Gracemem I do find that those who went to grammar schools are all in favour of them but what about those who didn't? Were they not worthy of a good education too? Is it really fair to judge a child at the age of 11 on one exam? Was it fair that in some areas 30% of children went to GS but in others it was as low as 5%? For those 95% of children who 'failed' in those areas there was not such a good education. I fail to see how any parent can think that is a fairer system than allowing those who can afford to pay for their children's education to do so whilst also subsidising the education of everyone else. If you abolish the private system where is the extra money to come from? Yes, in an ideal world all children would have the best education for their needs but we don't live in an ideal world.
Alison, are you saying, then, that Secondary Moderns didn't provide a 'good education'? As far as I can remember, the friends of mine from primary school who failed the 11 plus seemed to have a similar education to those who went to the Grammar School, apart from not doing Latin! They did do more practical subjects later on, such as typing, woodwork and cookery, but so did we at the Grammar School (not woodwork, unfortunately) if those were the subjects a pupil wanted to take up.

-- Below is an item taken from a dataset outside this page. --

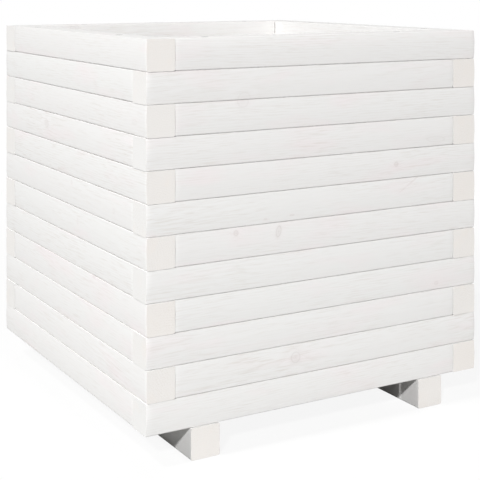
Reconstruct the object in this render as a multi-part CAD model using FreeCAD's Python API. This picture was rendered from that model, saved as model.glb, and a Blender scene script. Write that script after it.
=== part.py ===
# Stacked-batten planter: a square box of white-washed pine on two skids.
#
# Each course is a pinwheel of four equal battens: every batten butts against its neighbour at
# one end and runs on to the outer face at the other, where its end grain shows. Every other
# course is mirrored, so the corners lap as bricks do. Two countersunk screws fix each batten
# to the one below, at unequal distances from its ends, so that the mirrored screws of the
# next course never meet them. The floor is boards screwed across the skids, with drain slots.
#
# Millimetres. +Z is up, the front is towards -Y, and the origin is on the ground under the
# centre of the square.
import FreeCAD
import Part

import math
import os

from FreeCAD import Vector

# Plan and height
outer_width = 500.0
course_count = 12

# Wall battens
batten_thickness = 37.6
batten_height = 38.85
batten_arris = 1.5
batten_crown = 0.4  # how far the outer face swells at its middle
butted_end_to_screw = 50.0
open_end_to_screw = 120.0

# Skids, which run from front to back
skid_width = 39.0
skid_height = 38.85
skid_inset = 59.0
skid_arris = 1.5
skid_screw_share = 1 / 3  # of the batten's thickness, from the outer face

# Floor boards, which lie across the skids
board_count = 5
board_thickness = 18.0
board_arris = 1.5
drain_slot = 5.0
board_end_play = 2.0

# Wall screws, which also hold the skids
wall_screw_diameter = 5.0
wall_screw_head = 10.0
wall_screw_length = 60.0
wall_screw_point = 6.0
wall_screw_sink = 0.2

# Floor screws
floor_screw_diameter = 4.0
floor_screw_head = 8.0
floor_screw_length = 35.0
floor_screw_point = 5.0
floor_screw_sink = 0.8

# Screw holes
shank_play = 0.25
pilot_spare = 1.0

# Flat sides of a screw and its holes: near enough round where they are seen
seen_sides = 24
hidden_sides = 6

# How far every cut runs past the face that it breaks
overrun = 2.0

# Worked out from the sizes above
half_width = outer_width / 2
batten_length = outer_width - batten_thickness
inner_width = outer_width - 2 * batten_thickness
board_length = inner_width - 2 * board_end_play
board_width = (inner_width - (board_count + 1) * drain_slot) / board_count
skid_middle = half_width - skid_inset - skid_width / 2
floor_top = skid_height + board_thickness
walls = ("front", "right", "back", "left")
left_end = -half_width + batten_thickness
upright = Vector(0, 0, 1)
centre = Vector(0, 0, 0)


def export(name, shape):
    """Writes one sub-part."""
    shape.exportStep(os.path.join("parts", name + ".step"))


def distinct(points):
    """The points of a closed outline, without those that repeat the one before."""
    return [point for point, last in zip(points, points[-1:] + points[:-1]) if point != last]


def flat_face(points):
    """A flat face inside a closed outline of points."""
    return Part.Face(Part.makePolygon(points + points[:1]))


def turned(outline, sides):
    """A solid about the Z axis, with flat sides, from (radius, height) pairs given bottom up."""
    turns = [2 * math.pi * side / sides for side in range(sides)]
    rings = []
    for radius, height in outline:
        reach = radius / math.cos(math.pi / sides)
        rings.append([Vector(reach * math.cos(turn), reach * math.sin(turn), height) for turn in turns])
    loops = [rings[0], rings[-1]]
    for low, high in zip(rings, rings[1:]):
        loops += [[low[side - 1], low[side], high[side], high[side - 1]] for side in range(sides)]
    outlines = [distinct(loop) for loop in loops]
    faces = [flat_face(outline) for outline in outlines if len(outline) > 2]
    return Part.Solid(Part.Shell(faces))


def eased_bar(length, width, height, arris, crown=0):
    """A bar along X from the origin: four long arrises planed off, and the Y = 0 face crowned."""
    corners = [
        Vector(0, crown, height - arris),
        Vector(0, crown + arris, height),
        Vector(0, width - arris, height),
        Vector(0, width, height - arris),
        Vector(0, width, arris),
        Vector(0, width - arris, 0),
        Vector(0, crown + arris, 0),
        Vector(0, crown, arris),
    ]
    first, last = corners[0], corners[-1]
    if crown:
        outer = Part.Arc(last, Vector(0, 0, height / 2), first).toShape()
    else:
        outer = Part.makeLine(last, first)
    section = Part.Face(Part.Wire(Part.makePolygon(corners).Edges + [outer]))
    return section.extrude(Vector(length, 0, 0))


class Screw:
    """A countersunk screw driven down from Z = 0, and the holes that it needs."""

    def __init__(self, diameter, head, length, point, sink):
        self.shank = diameter / 2
        self.head = head / 2
        self.top = -sink
        self.tip = -sink - length
        self.point_top = self.tip + point
        self.mouth = self.head + sink
        self.bore = self.shank + shank_play

    def body(self, sides):
        """The screw: its head is a 45 degree cone, just below the surface."""
        neck = self.top - (self.head - self.shank)
        outline = [(0, self.tip), (self.shank, self.point_top), (self.shank, neck), (self.head, self.top)]
        return turned(outline, sides)

    def clearance(self, sides, thickness):
        """The countersunk hole through the piece that the screw clamps."""
        throat = self.bore - self.mouth
        lip = self.mouth + overrun
        return turned([(self.bore, -thickness - overrun), (self.bore, throat), (lip, overrun)], sides)

    def pilot(self, sides, thickness):
        """The blind hole in the next piece, whose face lies that far below the surface."""
        return turned([(self.shank, self.tip - pilot_spare), (self.shank, overrun - thickness)], sides)


wall_screw = Screw(
    wall_screw_diameter,
    wall_screw_head,
    wall_screw_length,
    wall_screw_point,
    wall_screw_sink,
)
floor_screw = Screw(
    floor_screw_diameter,
    floor_screw_head,
    floor_screw_length,
    floor_screw_point,
    floor_screw_sink,
)


def placed(shape, x, y, z):
    """A copy of the shape, moved."""
    return shape.translated(Vector(x, y, z))


def upturned(shape):
    """A copy of the shape turned over, so that what was driven down is driven up."""
    return shape.rotated(centre, Vector(1, 0, 0), 180)


def course_base(course):
    """The height of a course's underside; course 1 lies on the skids."""
    return skid_height + (course - 1) * batten_height


def screw_sides(course):
    """The flat sides of a course's screws, of which only the top course's are seen."""
    return seen_sides if course == course_count else hidden_sides


def laid(shape, course, quarter):
    """A front-wall shape turned to its wall, and mirrored first in every other course."""
    if (course_count - course) % 2 == 1:
        shape = shape.mirror(centre, Vector(1, 0, 0))
    return shape.rotated(centre, upright, 90 * quarter)


# Screws of a front batten, in a course that isn't mirrored
wall_middle = -half_width + batten_thickness / 2
screw_places = (left_end + butted_end_to_screw, half_width - open_end_to_screw)
skid_screw_place = half_width - skid_screw_share * batten_thickness


def driven(shape, top):
    """The two copies of a screw or hole at a front batten's screw places."""
    return [placed(shape, x, wall_middle, top) for x in screw_places]


def met(shape, top):
    """The same at the places of the course above, which is mirrored."""
    return [placed(shape, -x, wall_middle, top) for x in screw_places]


def batten(course, wall):
    """A front-wall batten of one course, with its screw holes."""
    base = course_base(course)
    top = base + batten_height
    plain = eased_bar(batten_length, batten_thickness, batten_height, batten_arris, batten_crown)
    holes = []
    if course > 1:
        holes += driven(wall_screw.clearance(screw_sides(course), batten_height), top)
    if course < course_count:
        holes += met(wall_screw.pilot(screw_sides(course + 1), batten_height), top + batten_height)
    if course == 1 and wall in ("front", "back"):
        pilot = upturned(wall_screw.pilot(hidden_sides, skid_height))
        holes += [placed(pilot, x, -skid_screw_place, 0) for x in (-skid_middle, skid_middle)]
    return placed(plain, left_end, -half_width, base).cut(holes)


def wall_screws(course):
    """The eight screws of one course."""
    body = wall_screw.body(screw_sides(course))
    top = course_base(course) + batten_height
    return [laid(screw, course, quarter) for quarter in range(len(walls)) for screw in driven(body, top)]


def board_middle(number):
    """The Y of a floor board's middle line; board 1 is at the front."""
    return (number - (board_count + 1) / 2) * (board_width + drain_slot)


def skid(x):
    """A skid about the line at x, bored for the screws that hold it and for the floor's."""
    plain = eased_bar(outer_width, skid_width, skid_height, skid_arris).rotated(centre, upright, 90)
    from_below = upturned(wall_screw.clearance(hidden_sides, skid_height))
    holes = [placed(from_below, x, y, 0) for y in (-skid_screw_place, skid_screw_place)]
    pilot = floor_screw.pilot(hidden_sides, board_thickness)
    holes += [placed(pilot, x, board_middle(number), floor_top) for number in range(1, board_count + 1)]
    return placed(plain, x + skid_width / 2, -half_width, 0).cut(holes)


def floor_board(number):
    """A floor board, countersunk over each skid."""
    middle = board_middle(number)
    plain = eased_bar(board_length, board_width, board_thickness, board_arris)
    hole = floor_screw.clearance(hidden_sides, board_thickness)
    holes = [placed(hole, x, middle, floor_top) for x in (-skid_middle, skid_middle)]
    return placed(plain, -board_length / 2, middle - board_width / 2, skid_height).cut(holes)


os.makedirs("parts", exist_ok=True)

for course in range(1, course_count + 1):
    for quarter, wall in enumerate(walls):
        export(f"course_{course:02d}_{wall}", laid(batten(course, wall), course, quarter))

export("left_skid", skid(-skid_middle))
export("right_skid", skid(skid_middle))

for number in range(1, board_count + 1):
    export(f"floor_board_{number}", floor_board(number))

# The screws of the top course are seen from above, and the others are hidden in the walls
export("rim_screws", Part.makeCompound(wall_screws(course_count)))
hidden = []
for course in range(2, course_count):
    hidden += wall_screws(course)
export("course_screws", Part.makeCompound(hidden))

skid_screw = upturned(wall_screw.body(hidden_sides))
skid_screws = []
for x in (-skid_middle, skid_middle):
    skid_screws += [placed(skid_screw, x, y, 0) for y in (-skid_screw_place, skid_screw_place)]
export("skid_screws", Part.makeCompound(skid_screws))

floor_pin = floor_screw.body(hidden_sides)
floor_pins = []
for number in range(1, board_count + 1):
    middle = board_middle(number)
    floor_pins += [placed(floor_pin, x, middle, floor_top) for x in (-skid_middle, skid_middle)]
export("floor_screws", Part.makeCompound(floor_pins))
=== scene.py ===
# %% [markdown]
# # A white-washed pine planter
#
# This planter is a square box without a lid: twelve courses of thick pine battens, stacked and
# screwed together like a log cabin, on two skids. The finish is a thin white wash, so the growth
# rings and the knots still show through it, very faintly.
#
# The construction is already there as a fixed frame: every batten, board and screw at its real
# size. Here each wooden piece gets the rounded edges, the grain and the paint that the plain
# solid lacks, and it lies exactly where the frame has it.

# %% Load the frame
import math

import bpy
import numpy as np
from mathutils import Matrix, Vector


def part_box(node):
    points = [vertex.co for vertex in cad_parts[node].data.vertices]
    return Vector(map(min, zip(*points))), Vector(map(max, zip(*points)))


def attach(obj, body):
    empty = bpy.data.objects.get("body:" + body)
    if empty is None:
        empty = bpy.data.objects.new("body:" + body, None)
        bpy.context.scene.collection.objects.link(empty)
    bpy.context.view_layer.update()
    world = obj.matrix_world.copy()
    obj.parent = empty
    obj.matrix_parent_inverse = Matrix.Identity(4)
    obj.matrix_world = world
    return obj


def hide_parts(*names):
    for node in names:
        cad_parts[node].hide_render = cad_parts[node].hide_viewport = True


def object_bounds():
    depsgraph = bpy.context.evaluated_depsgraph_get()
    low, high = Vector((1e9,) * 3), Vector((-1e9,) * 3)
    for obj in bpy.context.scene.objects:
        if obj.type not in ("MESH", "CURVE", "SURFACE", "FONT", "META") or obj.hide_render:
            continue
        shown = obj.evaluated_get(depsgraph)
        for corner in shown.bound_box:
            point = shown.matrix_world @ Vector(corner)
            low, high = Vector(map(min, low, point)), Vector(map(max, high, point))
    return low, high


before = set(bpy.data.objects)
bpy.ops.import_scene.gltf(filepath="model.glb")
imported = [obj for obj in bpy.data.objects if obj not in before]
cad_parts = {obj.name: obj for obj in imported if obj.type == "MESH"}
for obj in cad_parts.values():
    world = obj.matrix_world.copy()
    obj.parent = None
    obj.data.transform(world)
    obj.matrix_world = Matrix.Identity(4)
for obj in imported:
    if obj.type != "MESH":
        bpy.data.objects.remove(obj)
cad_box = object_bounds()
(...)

And of course in those days (60s) everyone either went on to higher education or got a job after leaving school - unemployment was very rare!
A very distinguished retired professor whom I know well failed his 11+ and eventually gained several doctorates. His family were all educated in the comprehensive system and have succeeded in their chosen fields. A former colleague failed hers and was able to gain a degree in languages and have a successful career in teaching - ironically, in the selective system. Some sec mods were better than others, and the same can be said about present-day comprehensives.